Dana Blankenhorn of Corante and ZDNet and I are two of the ringleaders of the Media Bloggers Association's ethics and standards team, currently deciding whether the MBA needs an ethics code, what (if anything) it should contain, and so on.

So it was cool to see his column today in ZDNet about Darknet: Open source content is theme of J.D. Lasica's Darknet. Excerpt:

Over the weekend I read J.D. Lasica's (right) book about the Copyright Wars, Darknet: Hollywood's War Against the Digital Generation, and was surprised to find open source as an underlying theme.

In breaking down the boundaries between consuming and producing media, people really want an open source model for it, he writes. ...

Lasica describes some ways in which the open source media attitude can be monetized in the same way. Things like D.J. Dangermouse's Grey Album, fan fiction sites, and clubs where D.J.s sample snippets of music and film to create new experiences. The problem, he writes, is that copyright owners seek to ban these forms of expression, rather than profit from them.

Think of a Fred Astaire move, an Eric Clapton riff, or a Giorgio Armani design as a piece of code, then see how these are being combined to create new forms of art and experience, he writes. All we need are new business models and entertainment conglomerates can profit like IBM.

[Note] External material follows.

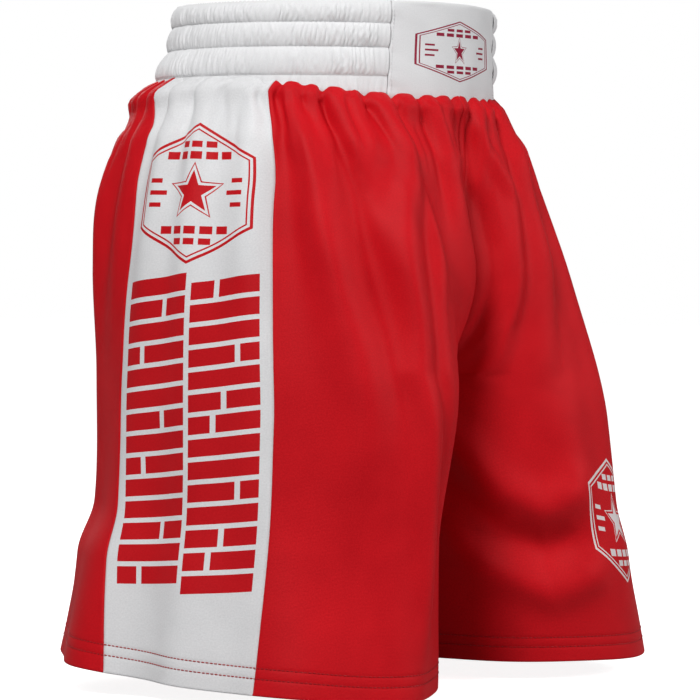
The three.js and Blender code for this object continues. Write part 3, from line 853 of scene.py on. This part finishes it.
# ---- Waistband ----
def band_point(angle, z, offset):
    """Point on the band by angle from the centre front, height, and distance outside its face."""
    t = np.clip((BAND_TOP - z) / (BAND_TOP - FOOT_FRONT), 0, 1)
    a = WAIST_HALF[0] - BAND_TAPER / 2 * (1 - t)
    b = WAIST_HALF[1] - BAND_TAPER / 2 * (1 - t)
    x, y = a * np.sin(angle), -b * np.cos(angle)
    nx, ny = x / (a * a), y / (b * b)
    size = np.hypot(nx, ny)
    offset = offset + flare(band_station(angle)) * smooth(6, FOOT_BACK, z)
    middle = mix(-BAND_FORWARD, BAND_SET_BACK, t)
    return np.stack([x + nx / size * offset, y + middle + ny / size * offset, z + 0 * x], -1)


def band_station(angle):
    """Station below a place on the band."""
    return np.abs((angle + np.pi) % (2 * np.pi) - np.pi) / np.pi


def band_top(angle):
    return BAND_TOP - 1.0 + 2.4 * np.cos(angle) ** 2


BEHIND_LEGS = 7.5       # how far the band reaches below the waist seam, inside the legs


def band_foot(angle):
    return seam_height(band_station(angle)) - BEHIND_LEGS


ARC_PER_RADIAN = 127.0  # mean length round the band to one radian
CASING_THICKNESS = 0.45
CASING_SPREAD = 1.45    # how far the weave is spread round the casing, to the band's own length
CASING_STEP = 1.6       # spread of the weave from one line of the casing to the next
CASING_FOLD = 1.4       # height of the fold along the top
CASING_DEPTH = 3.3      # from the casing's outer face to its inner one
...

Why should we care? It's because the absolutism of the copyright industries prevents open source from even being used to play these works, let alone manipulate them. As computing increasingly moves from being the manipulation of letters and numbers to the manipulation of sounds and images, this absolutism could stop the open source software world in its tracks. ...

It's a good, thoughtful post about how the entertainment industry should open up its business models and profit from a more open-source model.